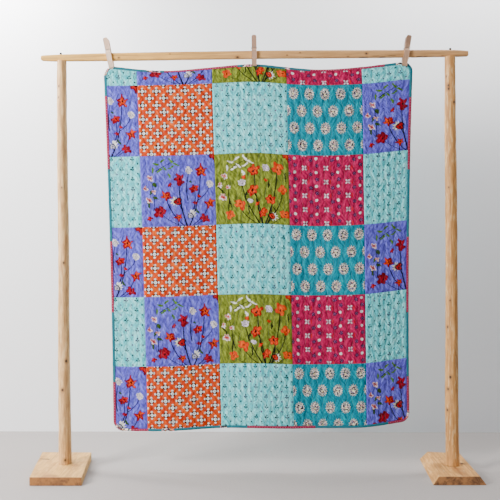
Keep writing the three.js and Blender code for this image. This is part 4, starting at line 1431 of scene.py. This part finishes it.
# The wire runs across the front leg, in round its side and so to the coil: across, back, up
WIRE_ARM = ((-7, -14.9, 0), (2, -14.9, 0), (9.6, -14.9, 0), (10.8, -14.4, 0), (11.3, -13, 0), (11.3, -6, 0),
            (11.2, -4, 0))
zinc = Finish("zinc spring wire")
haze = zinc.noise(zinc.solid_place(), 700.0, 3)
zinc_steel = zinc.shade({
    "Base Color": zinc.mix(haze, "8b8c8e", "b9babb"), "Metallic": 1.0,
    "Roughness": haze * 0.25 + 0.25}, haze, 0.1 * MM, 0.3)
# Each peg's pale tone, darker grain tone, and the tone of the painted shade on its handles
PEG_TONES = {"peg_left": ("f6dcc4", "dcb498", "cfa88c"), "peg_middle": ("c09a80", "8c6c58", "a07c66"),
             "peg_right": ("c09a7c", "86664e", "7c5c48")}
for name, peg_x, peg_z, lean in PEGS:
    stand = Matrix.Translation((peg_x * MM, 0, peg_z * MM)) @ Matrix.Rotation(math.radians(-lean), 4, "Y")
    wood = peg_finish(f"{name} birch", *PEG_TONES[name])
    for part, side, jaw in JAWS:
        points = []
        for x, inset in LEG_SECTIONS:
            path = rounded(leg_outline(jaw), inset)
            crown = PEG_LENGTH - END_DROP * (1 - math.sqrt(1 - (x / END_HALF) ** 2))
            for y, z in path:
                points.append(stand @ Vector((x * MM, side * y * MM, min(z, crown) * MM)))
        faces = tube_faces(len(LEG_SECTIONS), len(path))
        leg = make_piece(f"{name}_{part}_leg", np.array(points), faces, sharp=38)
        turn_outward(leg)
        leg.data.materials.append(wood)
        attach(leg, "root")
        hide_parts(f"{name}_{part}")
    # From the front leg through the coil, and out round the back leg as it came in
    path = list(WIRE_ARM)
    for k in range(COIL_TURNS * COIL_STEPS + 1):
        turn = 2 * math.pi * k / COIL_STEPS + math.pi
        x = COIL_HALF - 2 * COIL_HALF * k / (COIL_TURNS * COIL_STEPS)
        path.append((x, COIL_RADIUS * math.cos(turn), COIL_RADIUS * math.sin(turn)))
    path += [(-x, -y, z) for x, y, z in reversed(WIRE_ARM)]
    mesh = bpy.data.meshes.new(f"{name}_wire_path")
    mesh.from_pydata([stand @ Vector((x * MM, y * MM, (z + SPRING_HEIGHT) * MM)) for x, y, z in path],
                     [(k, k + 1) for k in range(len(path) - 1)], [])
    draft = linked(f"{name}_wire_draft", mesh)
    wind = draft.modifiers.new("wind", "NODES")
    wind.node_group = wire_tree
    set_by_name = {"Radius": WIRE_RADIUS * MM, "Sides": WIRE_SIDES, "Steel": zinc_steel}
    for item in wire_tree.interface.items_tree:
        if item.name in set_by_name:
            wind[item.identifier] = set_by_name[item.name]
    bpy.context.view_layer.update()
    wound = bpy.data.meshes.new_from_object(draft.evaluated_get(bpy.context.evaluated_depsgraph_get()))
    bpy.data.objects.remove(draft)
    wound.shade_smooth()
    wire = linked(f"{name}_wire", wound)
    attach(wire, "root")
    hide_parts(f"{name}_spring")


# Studio: a pale floor, a plain pale backdrop, one large soft light from the left front, a weak fill, and
# the camera at the photograph's angle.
def stage_sheet(name, corners, tones, rough):
    """A flat painted sheet, seen from its front only, so that it hides nothing from behind."""
    mesh = bpy.data.meshes.new(name)
    mesh.from_pydata(corners, [], [(0, 1, 2, 3)])
    finish = Finish(f"{name} paint")
    speck = finish.noise(finish.solid_place(), rough, 4)
    bump = finish.node("ShaderNodeBump", {}, {"Height": speck, "Distance": 2 * MM, "Strength": 0.25})
    paint = finish.mix(speck, *tones)
    surface = {"Base Color": paint, "Roughness": 0.9, "Normal": bump}
    front = finish.node("ShaderNodeBsdfPrincipled", {}, surface)
    clear = finish.node("ShaderNodeBsdfTransparent", {}, {})
    behind = finish.node("ShaderNodeNewGeometry", {}, {}, 6)
    one_sided = finish.node("ShaderNodeMixShader", {}, (behind, front, clear))
    finish.node("ShaderNodeOutputMaterial", {}, (one_sided,))
    mesh.materials.append(finish.material)
    linked(name, mesh)


left, right = -9.0, 9.0
backdrop_back, backdrop_top = 0.57, 7.0
stage_sheet("studio_floor", [(left, left, 0), (right, left, 0), (right, right, 0), (left, right, 0)],
            ("968f8c", "a9a3a0"), 160.0)
stage_sheet("studio_backdrop", [
    (left, backdrop_back, 0), (right, backdrop_back, 0),
    (right, backdrop_back, backdrop_top), (left, backdrop_back, backdrop_top),
], ("ebebee", "eeeef0"), 3.0)


def soft_light(name, place, aim, size, power, colour):
    """A rectangular lamp that looks at a place and isn't itself seen by the camera."""
    lamp = bpy.data.lights.new(name, "AREA")
    lamp.shape = "RECTANGLE"
    lamp.size, lamp.size_y = size
    lamp.energy = power
    lamp.color = colour
    piece = linked(name, lamp)
    piece.visible_camera = False
    piece.location = place
    piece.rotation_euler = (Vector(aim) - Vector(place)).to_track_quat("-Z", "Y").to_euler()


soft_light("key_light", (-2.75, -1.75, 2.05), (0.0, 0.1, 1.0), (1.1, 1.5), 265, (1.0, 0.985, 0.965))
soft_light("fill_light", (1.4, -4.4, 2.0), (0.1, 0.0, 0.8), (3.5, 2.5), 34, (0.96, 0.98, 1.0))
soft_light("backdrop_light", (-1.7, 0.2, 2.55), (-1.6, 0.57, 2.1), (1.5, 0.25), 80, (1.0, 1.0, 1.0))
soft_light("backdrop_wash", (1.5, 0.1, 2.9), (1.4, 0.57, 1.0), (2.0, 0.3), 66, (1.0, 1.0, 1.0))
world = bpy.data.worlds.new("studio air")
world.use_nodes = True
world.node_tree.nodes["Background"].inputs["Color"].default_value = (0.93, 0.95, 1.0, 1.0)
world.node_tree.nodes["Background"].inputs["Strength"].default_value = 0.2
bpy.context.scene.world = world

# Camera: its place, its turn to the left and its roll, and its focal length in the picture's pixels
EYE_PLACE = (0.0613, -2.5993, 0.926)
EYE_TURN = 1.35
EYE_ROLL = -0.26
FOCAL_PIXELS = 622.7
PICTURE_PIXELS = 500
camera = bpy.data.cameras.new("camera")
camera.sensor_width = 36.0
camera.lens = camera.sensor_width * FOCAL_PIXELS / PICTURE_PIXELS
eye = linked("camera", camera)
turned = Matrix.Rotation(math.radians(EYE_TURN), 4, "Z") @ Matrix.Rotation(math.radians(90), 4, "X")
rolled = Matrix.Rotation(math.radians(EYE_ROLL), 4, "Z")
eye.matrix_world = Matrix.Translation(EYE_PLACE) @ turned @ rolled
bpy.context.scene.camera = eye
○ ○ ○ ○ ○ ○ ○
◆ **PROBLEM DESCRIPTION**
Reproduce the full listing word for word.

◆ **CORRECT ANSWER**
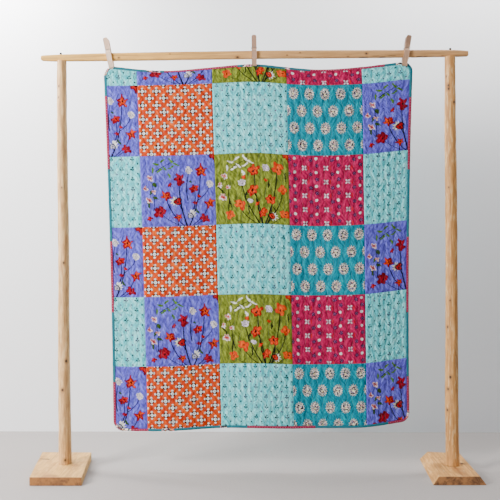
Keep writing the three.js and Blender code for this image. This is part 4, starting at line 1431 of scene.py. This part finishes it.
# The wire runs across the front leg, in round its side and so to the coil: across, back, up
WIRE_ARM = ((-7, -14.9, 0), (2, -14.9, 0), (9.6, -14.9, 0), (10.8, -14.4, 0), (11.3, -13, 0), (11.3, -6, 0),
            (11.2, -4, 0))
zinc = Finish("zinc spring wire")
haze = zinc.noise(zinc.solid_place(), 700.0, 3)
zinc_steel = zinc.shade({
    "Base Color": zinc.mix(haze, "8b8c8e", "b9babb"), "Metallic": 1.0,
    "Roughness": haze * 0.25 + 0.25}, haze, 0.1 * MM, 0.3)
# Each peg's pale tone, darker grain tone, and the tone of the painted shade on its handles
PEG_TONES = {"peg_left": ("f6dcc4", "dcb498", "cfa88c"), "peg_middle": ("c09a80", "8c6c58", "a07c66"),
             "peg_right": ("c09a7c", "86664e", "7c5c48")}
for name, peg_x, peg_z, lean in PEGS:
    stand = Matrix.Translation((peg_x * MM, 0, peg_z * MM)) @ Matrix.Rotation(math.radians(-lean), 4, "Y")
    wood = peg_finish(f"{name} birch", *PEG_TONES[name])
    for part, side, jaw in JAWS:
        points = []
        for x, inset in LEG_SECTIONS:
            path = rounded(leg_outline(jaw), inset)
            crown = PEG_LENGTH - END_DROP * (1 - math.sqrt(1 - (x / END_HALF) ** 2))
            for y, z in path:
                points.append(stand @ Vector((x * MM, side * y * MM, min(z, crown) * MM)))
        faces = tube_faces(len(LEG_SECTIONS), len(path))
        leg = make_piece(f"{name}_{part}_leg", np.array(points), faces, sharp=38)
        turn_outward(leg)
        leg.data.materials.append(wood)
        attach(leg, "root")
        hide_parts(f"{name}_{part}")
    # From the front leg through the coil, and out round the back leg as it came in
    path = list(WIRE_ARM)
    for k in range(COIL_TURNS * COIL_STEPS + 1):
        turn = 2 * math.pi * k / COIL_STEPS + math.pi
        x = COIL_HALF - 2 * COIL_HALF * k / (COIL_TURNS * COIL_STEPS)
        path.append((x, COIL_RADIUS * math.cos(turn), COIL_RADIUS * math.sin(turn)))
    path += [(-x, -y, z) for x, y, z in reversed(WIRE_ARM)]
    mesh = bpy.data.meshes.new(f"{name}_wire_path")
    mesh.from_pydata([stand @ Vector((x * MM, y * MM, (z + SPRING_HEIGHT) * MM)) for x, y, z in path],
                     [(k, k + 1) for k in range(len(path) - 1)], [])
    draft = linked(f"{name}_wire_draft", mesh)
    wind = draft.modifiers.new("wind", "NODES")
    wind.node_group = wire_tree
    set_by_name = {"Radius": WIRE_RADIUS * MM, "Sides": WIRE_SIDES, "Steel": zinc_steel}
    for item in wire_tree.interface.items_tree:
        if item.name in set_by_name:
            wind[item.identifier] = set_by_name[item.name]
    bpy.context.view_layer.update()
    wound = bpy.data.meshes.new_from_object(draft.evaluated_get(bpy.context.evaluated_depsgraph_get()))
    bpy.data.objects.remove(draft)
    wound.shade_smooth()
    wire = linked(f"{name}_wire", wound)
    attach(wire, "root")
    hide_parts(f"{name}_spring")


# Studio: a pale floor, a plain pale backdrop, one large soft light from the left front, a weak fill, and
# the camera at the photograph's angle.
def stage_sheet(name, corners, tones, rough):
    """A flat painted sheet, seen from its front only, so that it hides nothing from behind."""
    mesh = bpy.data.meshes.new(name)
    mesh.from_pydata(corners, [], [(0, 1, 2, 3)])
    finish = Finish(f"{name} paint")
    speck = finish.noise(finish.solid_place(), rough, 4)
    bump = finish.node("ShaderNodeBump", {}, {"Height": speck, "Distance": 2 * MM, "Strength": 0.25})
    paint = finish.mix(speck, *tones)
    surface = {"Base Color": paint, "Roughness": 0.9, "Normal": bump}
    front = finish.node("ShaderNodeBsdfPrincipled", {}, surface)
    clear = finish.node("ShaderNodeBsdfTransparent", {}, {})
    behind = finish.node("ShaderNodeNewGeometry", {}, {}, 6)
    one_sided = finish.node("ShaderNodeMixShader", {}, (behind, front, clear))
    finish.node("ShaderNodeOutputMaterial", {}, (one_sided,))
    mesh.materials.append(finish.material)
    linked(name, mesh)


left, right = -9.0, 9.0
backdrop_back, backdrop_top = 0.57, 7.0
stage_sheet("studio_floor", [(left, left, 0), (right, left, 0), (right, right, 0), (left, right, 0)],
            ("968f8c", "a9a3a0"), 160.0)
stage_sheet("studio_backdrop", [
    (left, backdrop_back, 0), (right, backdrop_back, 0),
    (right, backdrop_back, backdrop_top), (left, backdrop_back, backdrop_top),
], ("ebebee", "eeeef0"), 3.0)


def soft_light(name, place, aim, size, power, colour):
    """A rectangular lamp that looks at a place and isn't itself seen by the camera."""
    lamp = bpy.data.lights.new(name, "AREA")
    lamp.shape = "RECTANGLE"
    lamp.size, lamp.size_y = size
    lamp.energy = power
    lamp.color = colour
    piece = linked(name, lamp)
    piece.visible_camera = False
    piece.location = place
    piece.rotation_euler = (Vector(aim) - Vector(place)).to_track_quat("-Z", "Y").to_euler()


soft_light("key_light", (-2.75, -1.75, 2.05), (0.0, 0.1, 1.0), (1.1, 1.5), 265, (1.0, 0.985, 0.965))
soft_light("fill_light", (1.4, -4.4, 2.0), (0.1, 0.0, 0.8), (3.5, 2.5), 34, (0.96, 0.98, 1.0))
soft_light("backdrop_light", (-1.7, 0.2, 2.55), (-1.6, 0.57, 2.1), (1.5, 0.25), 80, (1.0, 1.0, 1.0))
soft_light("backdrop_wash", (1.5, 0.1, 2.9), (1.4, 0.57, 1.0), (2.0, 0.3), 66, (1.0, 1.0, 1.0))
world = bpy.data.worlds.new("studio air")
world.use_nodes = True
world.node_tree.nodes["Background"].inputs["Color"].default_value = (0.93, 0.95, 1.0, 1.0)
world.node_tree.nodes["Background"].inputs["Strength"].default_value = 0.2
bpy.context.scene.world = world

# Camera: its place, its turn to the left and its roll, and its focal length in the picture's pixels
EYE_PLACE = (0.0613, -2.5993, 0.926)
EYE_TURN = 1.35
EYE_ROLL = -0.26
FOCAL_PIXELS = 622.7
PICTURE_PIXELS = 500
camera = bpy.data.cameras.new("camera")
camera.sensor_width = 36.0
camera.lens = camera.sensor_width * FOCAL_PIXELS / PICTURE_PIXELS
eye = linked("camera", camera)
turned = Matrix.Rotation(math.radians(EYE_TURN), 4, "Z") @ Matrix.Rotation(math.radians(90), 4, "X")
rolled = Matrix.Rotation(math.radians(EYE_ROLL), 4, "Z")
eye.matrix_world = Matrix.Translation(EYE_PLACE) @ turned @ rolled
bpy.context.scene.camera = eye